Inhaltlich verweist er nochmal auf das Urteil des EuGH und dort auf die französische Wortfolge und hält (fast verzweifelt) fest, dass daraus doch „unmittelbar einsichtig und offenkundig“ wird, was gemeint ist: es muss möglich sein, auch in der Öffentlichkeit zur eigenen sexuellen Orientierung zu stehen und sich zu entsprechenden Beziehungen zu bekennen, ohne irgendwie gezwungen zu werden, die sexuelle Orientierung geheim halten zu müssen (RZ 33).

Damit könnte man der Meinung sein, dass zum „offenen (Aus-)Leben“ alles gesagt war. Dem ist leider nicht so.

Es muss möglich sein

In zwei rezenten Entscheidungen findet der VfGH nun (gezwungenermaßen) nochmals klarere Worte und muss auch nicht mehr auf das Französisch des EuGH zurückgreifen (E 4365/2021 und E 2406/2021 beide vom 19. September 2022). In beiden Ausgangsfällen wurde für den Irak bzw. Algerien wieder das Argument rigider Moralvorstellungen im Heimatland bemüht, denen alle unterworfen wären – eben auch Homo- oder Bisexuelle. In einem der beiden Fälle kam außerdem hinzu, dass die Person vorbrachte, auch in Österreich eher zurückhaltend zu leben. Daraus machte das BVwG das zusätzliche Argument, dass ihm daher auch in Algerien ein dezentes Ausleben möglich wäre und er damit keiner Gefahr der Verfolgung ausgesetzt sei. Die Antwort des VfGH ist in aller Prägnanz: „Relevant ist nämlich nicht, ob der BF seine sexuelle Orientierung in irgendeiner Form in seinem Heimatstaat ausleben kann; ebenso wenig kommt es darauf an, wie der BF seine Homosexualität in Österreich auslebt und ob auch unverheiratete Paare von ähnlich ‚rigiden Moralvorstellungen‘ betroffen sind. Ausschlaggebend ist vielmehr einzig, ob der BF seine sexuelle Orientierung in Algerien ausleben kann, ohne sie geheim halten zu müssen“ (RZ 17, E 4365/2021 vom 19. September 2022). Ebenso im aktuellen Erkenntnis zum Irak nochmals, dass es dabei nicht um irgendeine ausgelebte Sexualität geht, sondern „vielmehr um das Bekenntnis zur eigenen sexuellen Ausrichtung, dessen Verzicht von niemandem verlangt werden darf“. (RZ 26,  E 2406/2021 vom 19. September 2022).

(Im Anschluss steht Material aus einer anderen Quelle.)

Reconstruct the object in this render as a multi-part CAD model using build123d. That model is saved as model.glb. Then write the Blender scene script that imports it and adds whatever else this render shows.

Damit ist meines Erachtens nun abschließend klargestellt, was der EuGH schon vor fast zehn Jahren ausgesprochen hat: es muss LGBTIQ* Personen möglich sein in ihrem Herkunftsland auch öffentlich zu sich zu stehen, sie müssen sich also schlicht outen können, ohne sich dadurch der Gefahr von Verfolgung auszusetzen. Und zwar in jeder erdenklichen Situation: Es darf nicht erwartet werden, dass etwa eine unverheiratete bisexuelle Frau gegenüber einem behandelnden Arzt ausweichend antwortet, wenn dieser fragt, ob er ihren Ehemann kontaktieren soll. Es muss ihr in dieses Situation möglich sein, sich zu ihrer Partnerin zu bekennen. Es muss einem jungen schwulen Mann möglich sein, seiner Familie die Wahrheit zu sagen, warum er es ablehnt, eine Frau zu heiraten. Ein homosexuelles Paar muss zu sich stehen können und einer Vermieterin gegenüber offen als Paar auftreten dürfen. Ist dies nicht möglich, und bringen diese beispielhaften Situationen LGBTIQ* Personen in asylrelevante Gefahren, dann haben sie auch ein Recht auf internationalen Schutz. Es bleibt zu hoffen, dass die klaren Worte des VfGH endlich alle Entscheidungsträger:innen in Asylverfahren erreichen.